Given information:
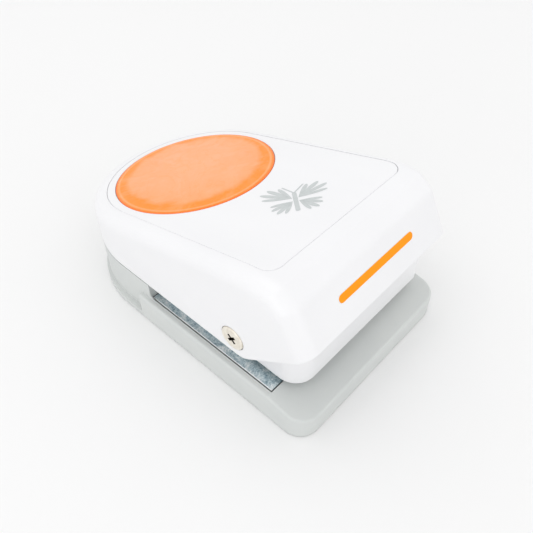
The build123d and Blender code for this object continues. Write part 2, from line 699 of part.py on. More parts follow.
def make_lever_shell():
    """White moulded lever: nose, sides and tail in one shell, open below."""
    shell = round_rim(lever_form(0, 0), LEVER_EDGE_R)
    shell -= round_rim(lever_form(LEVER_WALL, LEVER_ROOF), INNER_EDGE_R)
    shell -= prism(panel_outline(GROOVE), (0, BEYOND)) - lever_form(0, PANEL_THICKNESS)
    for side in (-1, 1):
        boss = (side * (LEVER_HALF_WIDTH - 1.0), side * BOSS_FACE_X)
        shell += crosswise(BOSS_R, sorted(boss), PIVOT_DEPTH, PIVOT_Z)
        seat = (side * (LEVER_HALF_WIDTH + 1.0), side * (LEVER_HALF_WIDTH - SCREW_SEAT))
        shell -= crosswise(SCREW_HEAD_R + SEAT_GAP, sorted(seat), PIVOT_DEPTH, PIVOT_Z)
    shell -= crosswise(SCREW_SHANK_R + SCREW_GAP, (-BEYOND, BEYOND), PIVOT_DEPTH, PIVOT_Z)
    lug_depths = (LATCH_PLATE_END_DEPTH + LUG_GAP, LENGTH - LEVER_WALL + OVERLAP)
    shell += solid_box(LUG_X, lug_depths, LUG_Z)
    for x, depth in PANEL_SCREW_SPOTS + BRACKET_SCREW_SPOTS:
        shell -= roof_screw(x, depth, 0.0, SCREW_CUT, gap=SCREW_GAP, head=False)
    return shell


def upper_edges(panel):
    """The edges round the top face of the panel blank."""
    skin = [face for face in panel.faces() if face.normal_at(face.center()).Z > 0.5]
    rim = []
    for face in skin:
        for edge in face.outer_wire().edges():
            shared = [other for other in skin if other is not face and has_edge(other, edge)]
            if not shared:
                rim.append(edge)
    return rim


def has_edge(face, edge):
    """True if a face has an edge with the same middle point."""
    middle = edge.position_at(0.5)
    return any((other.position_at(0.5) - middle).length < 1e-4 for other in face.outer_wire().edges())


def make_top_panel():
    """Flat white panel set into the lever, with a shallow seat for the palm pad."""
    panel = prism(panel_outline(0), (0, BEYOND)) & lever_form(0, 0)
    panel -= lever_form(0, PANEL_THICKNESS)
    panel = fillet(upper_edges(panel), GROOVE_EDGE_R)
    seat = Ellipse(*[axis + PAD_GAP for axis in PAD_SEMI_AXES])
    panel -= extrude(pad_plane(-PAD_RECESS) * seat, PAD_RECESS + PAD_STAND_OUT)
    for x, depth in PANEL_SCREW_SPOTS:
        panel -= roof_screw(x, depth, 0.0, PANEL_SCREW_LENGTH, gap=SCREW_GAP, head=False)
    return panel


def make_palm_pad():
    """Soft pad for the palm, standing a little out of the panel."""
    pad = extrude(pad_plane(-PAD_RECESS) * Ellipse(*PAD_SEMI_AXES), PAD_RECESS + PAD_STAND_OUT)
    rim = pad.faces().sort_by(Axis.Z)[-1].edges()
    return fillet(rim, PAD_EDGE_R)


def roof_screw(x, depth, head_drop, length, gap=0.0, head=True):
    """Pan-head screw up through the lever's sloping roof; its head sits head_drop below the roof."""
    normal = Vector(0, sin(atan(TOP_SLOPE)), cos(atan(TOP_SLOPE)))
    roof = Vector(x, from_nose(depth), top_z(depth) - LEVER_ROOF)
    seat = Plane(origin=roof - normal * head_drop, x_dir=(1, 0, 0), z_dir=normal)
    screw = Pos(0, 0, (length - PAN_ROOT) / 2) * Cylinder(PAN_SHANK_R + gap, length + PAN_ROOT)
    if head:
        cap = Pos(0, 0, -PAN_HEAD_HEIGHT / 2) * Cylinder(PAN_HEAD_R, PAN_HEAD_HEIGHT)
        screw = fillet(cap.edges().group_by(Axis.Z)[0], PAN_HEAD_EDGE_R) + screw
        screw -= Pos(0, 0, -PAN_HEAD_HEIGHT) * cross_recess(*PAN_CROSS)
    return seat * screw


def make_panel_screws():
    """Screws from inside the lever up into the top panel."""
    length = PANEL_SCREW_LENGTH - PANEL_SCREW_END_GAP
    return [roof_screw(x, depth, 0.0, length) for x, depth in PANEL_SCREW_SPOTS]


def make_bracket_screws():
    """Screws that hold the press bracket under the lever's roof."""
    drop = BRACKET_SHEET * cos(atan(TOP_SLOPE)) + BRACKET_SCREW_FLOAT
    return [roof_screw(x, depth, drop, BRACKET_SHEET + PAN_GRIP) for x, depth in BRACKET_SCREW_SPOTS]


# ---- press roller under the lever ----
def roof_z(depth):
    """Height of the flat underside of the lever's roof."""
    return top_z(depth) - LEVER_ROOF


def make_press_bracket():
    """Folded steel bracket under the roof; its two ears carry the roller."""
    front, back = (PUNCH_DEPTH - BRACKET_HALF_DEPTH, PUNCH_DEPTH + BRACKET_HALF_DEPTH)
    ears = [
        (front, roof_z(front)),
        (back, roof_z(back)),
        (back, roof_z(back) - EAR_DROP),
        (PUNCH_DEPTH + EAR_END_R, ROLLER_Z),
        (PUNCH_DEPTH - EAR_END_R, ROLLER_Z),
        (front, roof_z(front) - EAR_DROP),
    ]
    bracket = across(ears, BRACKET_HALF_WIDTH)
    bracket += crosswise(EAR_END_R, (-BRACKET_HALF_WIDTH, BRACKET_HALF_WIDTH), PUNCH_DEPTH, ROLLER_Z)
    between = [
        (front - 1, roof_z(front - 1) - BRACKET_SHEET),
        (back + 1, roof_z(back + 1) - BRACKET_SHEET),
        (back + 1, 0),
        (front - 1, 0),
    ]
    bracket -= across(between, BRACKET_HALF_WIDTH - BRACKET_SHEET)
    bracket -= crosswise(ROLLER_BORE_R, (-BEYOND, BEYOND), PUNCH_DEPTH, ROLLER_Z)
    for x, depth in BRACKET_SCREW_SPOTS:
        bracket -= roof_screw(x, depth, EAR_DROP, SCREW_CUT, gap=SCREW_GAP, head=False)
    return bracket


def make_press_roller():
    """Nylon roller that presses the carrier down."""
    half = ROLLER_WIDTH / 2
    roller = crosswise(ROLLER_R, (-half, half), PUNCH_DEPTH, ROLLER_Z)
    roller = chamfer(roller.edges(), EDGE_CHAMFER)
    return roller - crosswise(ROLLER_BORE_R + RUNNING_FIT, (-BEYOND, BEYOND), PUNCH_DEPTH, ROLLER_Z)


def make_roller_pin():
    """Axle of the roller, pressed into the ears."""
    half = BRACKET_HALF_WIDTH + ROLLER_PIN_STAND_OUT
    pin = crosswise(ROLLER_BORE_R, (-half, half), PUNCH_DEPTH, ROLLER_Z)
    return chamfer(pin.edges().filter_by(GeomType.CIRCLE), ROLLER_PIN_CHAMFER)


# ---- pivot ----
def make_pivot_pin():
    """Steel pin between the lever's sides, bored at both ends for the pivot screws."""
    reach = BOSS_FACE_X - RUNNING_FIT
    pin = crosswise(PIN_R, (-reach, reach), PIVOT_DEPTH, PIVOT_Z)
    for side in (-1, 1):
        bore = sorted((side * (reach - PIN_BORE_DEPTH), side * (reach + 1)))
        pin -= crosswise(SCREW_SHANK_R, bore, PIVOT_DEPTH, PIVOT_Z)
    return pin


def make_pivot_screw():
    """Right pivot screw, its wide flat head seated in the lever's side."""
    seat_x = LEVER_HALF_WIDTH - SCREW_SEAT
    head = Pos(0, 0, SCREW_HEAD_HEIGHT / 2) * Cylinder(SCREW_HEAD_R, SCREW_HEAD_HEIGHT)
    head = fillet(head.edges().group_by(Axis.Z)[-1], SCREW_HEAD_EDGE_R)
    length = seat_x - BOSS_FACE_X + PIN_BORE_DEPTH - SCREW_END_GAP
    screw = head + Pos(0, 0, -length / 2) * Cylinder(SCREW_SHANK_R, length)
    screw -= Pos(0, 0, SCREW_HEAD_HEIGHT) * Rot(0, 0, 45) * cross_recess(*PIVOT_CROSS)
    return Pos(seat_x, from_nose(PIVOT_DEPTH), PIVOT_Z) * Rot(0, 90, 0) * screw


# ---- storage latch ----
def make_storage_latch():
    """Slider in the tail wall; moved right, its hook lies over the lug in the lever."""
    width, height = LATCH_BUTTON
    centre = LATCH_START_X
    plate_width, plate_thick, plate_height = LATCH_PLATE
    plate_depths = (LATCH_PLATE_END_DEPTH - plate_thick, LATCH_PLATE_END_DEPTH)
    plate_x = (centre - plate_width / 2, centre + plate_width / 2)
    plate_z = (LATCH_SLOT_Z - plate_height / 2, LATCH_SLOT_Z + plate_height / 2)
    latch = solid_box(plate_x, plate_depths, plate_z)
    stem_x = (centre - width / 2, centre + width / 2)
    stem_z = (LATCH_SLOT_Z - height / 2, LATCH_SLOT_Z + height / 2)
    latch += solid_box(stem_x, (LATCH_PLATE_END_DEPTH, LENGTH - LATCH_SINK), stem_z)
    cap_x = (stem_x[0] - LATCH_CAP_RIM, stem_x[1] + LATCH_CAP_RIM)
    cap_z = (stem_z[0] - LATCH_CAP_RIM, stem_z[1] + LATCH_CAP_RIM)
    cap = solid_box(cap_x, (LATCH_POCKET_DEPTH + LATCH_CAP_GAP, LENGTH - LATCH_SINK), cap_z)
    latch += chamfer(cap.edges().group_by(Axis.Y)[-1], LATCH_CHAMFER)
    hook_x = (centre - LATCH_HOOK_WIDTH, centre)
    latch += solid_box(hook_x, plate_depths, (plate_z[0], LATCH_HOOK_Z[1]))
    hook_depths = (plate_depths[0], LATCH_PLATE_END_DEPTH + LATCH_HOOK_REACH)
    latch += solid_box(hook_x, hook_depths, LATCH_HOOK_Z)
    return latch


def write_parts():
    """Write every named piece of the punch."""
    os.makedirs("parts", exist_ok=True)
    save("base", make_base())
    save("rubber_feet", *make_feet())
    save("die_plate", make_die_plate())
    save("die_screws", *make_die_screws())
    save("throat_spacer", make_throat_spacer())
    save("guide_plate", make_guide_plate())
    save("frame_rivets", *make_frame_rivets())
    save("frame_cheeks", *both_sides(make_cheek()))
    save("cheek_screws", *make_cheek_screws())
    save("pivot_bushes", *both_sides(make_bush()))
    save("guide_pins", *make_guide_pins())
    save("return_springs", *make_return_springs())
    save("head_cover", make_head())
    save("head_screws", *make_head_screws())
    save("punch", make_punch())
    save("punch_carrier", make_carrier())
    save("punch_screws", *make_punch_screws())
    save("lever_shell", make_lever_shell())
    save("top_panel", make_top_panel())
    save("palm_pad", make_palm_pad())
    save("panel_screws", *make_panel_screws())
    save("press_bracket", make_press_bracket())
    save("bracket_screws", *make_bracket_screws())
    save("press_roller", make_press_roller())
    save("roller_pin", make_roller_pin())
    save("pivot_pin", make_pivot_pin())
    save("pivot_screws", *both_sides(make_pivot_screw()))
    save("storage_latch", make_storage_latch())


write_parts()
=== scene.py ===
import json
import math

import bmesh
import bpy
from mathutils import Matrix, Vector


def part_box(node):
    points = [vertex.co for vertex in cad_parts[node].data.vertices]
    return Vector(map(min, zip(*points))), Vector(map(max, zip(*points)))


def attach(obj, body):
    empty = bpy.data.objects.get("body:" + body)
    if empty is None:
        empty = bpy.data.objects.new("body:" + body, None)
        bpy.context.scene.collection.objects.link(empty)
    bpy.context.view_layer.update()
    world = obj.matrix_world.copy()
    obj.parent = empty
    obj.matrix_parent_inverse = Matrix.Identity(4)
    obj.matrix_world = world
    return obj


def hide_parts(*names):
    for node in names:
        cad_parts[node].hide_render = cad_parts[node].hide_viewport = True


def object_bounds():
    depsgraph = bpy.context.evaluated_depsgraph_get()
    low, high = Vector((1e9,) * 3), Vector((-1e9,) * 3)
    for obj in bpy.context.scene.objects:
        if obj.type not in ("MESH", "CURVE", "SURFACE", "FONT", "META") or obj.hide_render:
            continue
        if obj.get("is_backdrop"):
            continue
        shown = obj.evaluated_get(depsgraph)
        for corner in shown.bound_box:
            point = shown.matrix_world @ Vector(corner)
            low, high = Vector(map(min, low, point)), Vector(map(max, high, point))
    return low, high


# Looks for a lever paper punch: white glossy lever and head, pale grey base, galvanised die plate,
# an orange gel palm pad, nickel pivot screws, and two plain printed marks.
# Everything is in metres, in the part's own frame: X across, the open nose towards -Y, +Z up.

MM = 0.001

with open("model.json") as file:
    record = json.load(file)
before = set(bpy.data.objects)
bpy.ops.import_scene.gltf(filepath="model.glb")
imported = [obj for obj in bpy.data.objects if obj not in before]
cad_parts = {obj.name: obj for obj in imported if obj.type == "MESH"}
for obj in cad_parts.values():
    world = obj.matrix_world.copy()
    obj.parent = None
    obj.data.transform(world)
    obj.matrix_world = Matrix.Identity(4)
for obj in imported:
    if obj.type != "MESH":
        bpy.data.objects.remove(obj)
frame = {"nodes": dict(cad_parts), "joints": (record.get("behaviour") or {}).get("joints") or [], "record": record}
cad_low, cad_high = (Vector(corner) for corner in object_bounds())


# ---- places taken from the frame ----
def hinge_of(joint_name):
    """A joint of the frame by name."""
    return next(j for j in frame["joints"] if j["name"] == joint_name)


NOSE_Y = cad_low.y
PIVOT = Vector(hinge_of("lever_hinge")["pos_m"])
PAD_LOW, PAD_HIGH = (Vector(corner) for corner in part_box("palm_pad"))
DIE_LOW, DIE_HIGH = (Vector(corner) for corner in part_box("die_plate"))
SCREW_HIGH = Vector(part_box("pivot_screws")[1])

# The lever's top falls towards the tail at this slope, from its height above the nose line.
TOP_SLOPE = 0.285
TOP_ABOVE_NOSE = 67.7 * MM
TOP_NORMAL = Vector((0, TOP_SLOPE, 1)).normalized()
TOP_ALONG = Vector((0, 1, -TOP_SLOPE)).normalized()

# Straight part of the nose face, as (distance back from the nose, height).
NOSE_FACE_TOP = Vector((0, NOSE_Y + 10.2 * MM, 55.9 * MM))
NOSE_FACE_FOOT = Vector((0, NOSE_Y + 2.3 * MM, 41.5 * MM))

# Width of the painted highlight along the die plate's side edges.
EDGE_SHINE = 0.35 * MM

# Painted shade darkens the plate's pocket: this far past the plate's sides and under it, from just
# below the plate's top, and back to this depth.
POCKET_REACH = 0.6 * MM
POCKET_UNDER = 0.2 * MM
POCKET_BELOW_TOP = 0.15 * MM
POCKET_END_DEPTH = 76.5 * MM

# Painted shade in a pivot screw's cross recess: within this radius, and this far under the face.
CROSS_REACH = 2.2 * MM
CROSS_UNDER = 0.06 * MM


def on_top(x, depth, lift=0.0):
    """Point on the lever's sloping top, depth measured back from the nose."""
    spot = Vector((x, NOSE_Y + depth, TOP_ABOVE_NOSE - TOP_SLOPE * depth))
    return spot + TOP_NORMAL * lift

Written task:
Output exactly the lines running from the line containing "zip(*points))), Vector(map(max, zip(*points)))" through the line containing "return low, high", and only those lines.

Result below:
    return Vector(map(min, zip(*points))), Vector(map(max, zip(*points)))


def attach(obj, body):
    empty = bpy.data.objects.get("body:" + body)
    if empty is None:
        empty = bpy.data.objects.new("body:" + body, None)
        bpy.context.scene.collection.objects.link(empty)
    bpy.context.view_layer.update()
    world = obj.matrix_world.copy()
    obj.parent = empty
    obj.matrix_parent_inverse = Matrix.Identity(4)
    obj.matrix_world = world
    return obj


def hide_parts(*names):
    for node in names:
        cad_parts[node].hide_render = cad_parts[node].hide_viewport = True


def object_bounds():
    depsgraph = bpy.context.evaluated_depsgraph_get()
    low, high = Vector((1e9,) * 3), Vector((-1e9,) * 3)
    for obj in bpy.context.scene.objects:
        if obj.type not in ("MESH", "CURVE", "SURFACE", "FONT", "META") or obj.hide_render:
            continue
        if obj.get("is_backdrop"):
            continue
        shown = obj.evaluated_get(depsgraph)
        for corner in shown.bound_box:
            point = shown.matrix_world @ Vector(corner)
            low, high = Vector(map(min, low, point)), Vector(map(max, high, point))
    return low, high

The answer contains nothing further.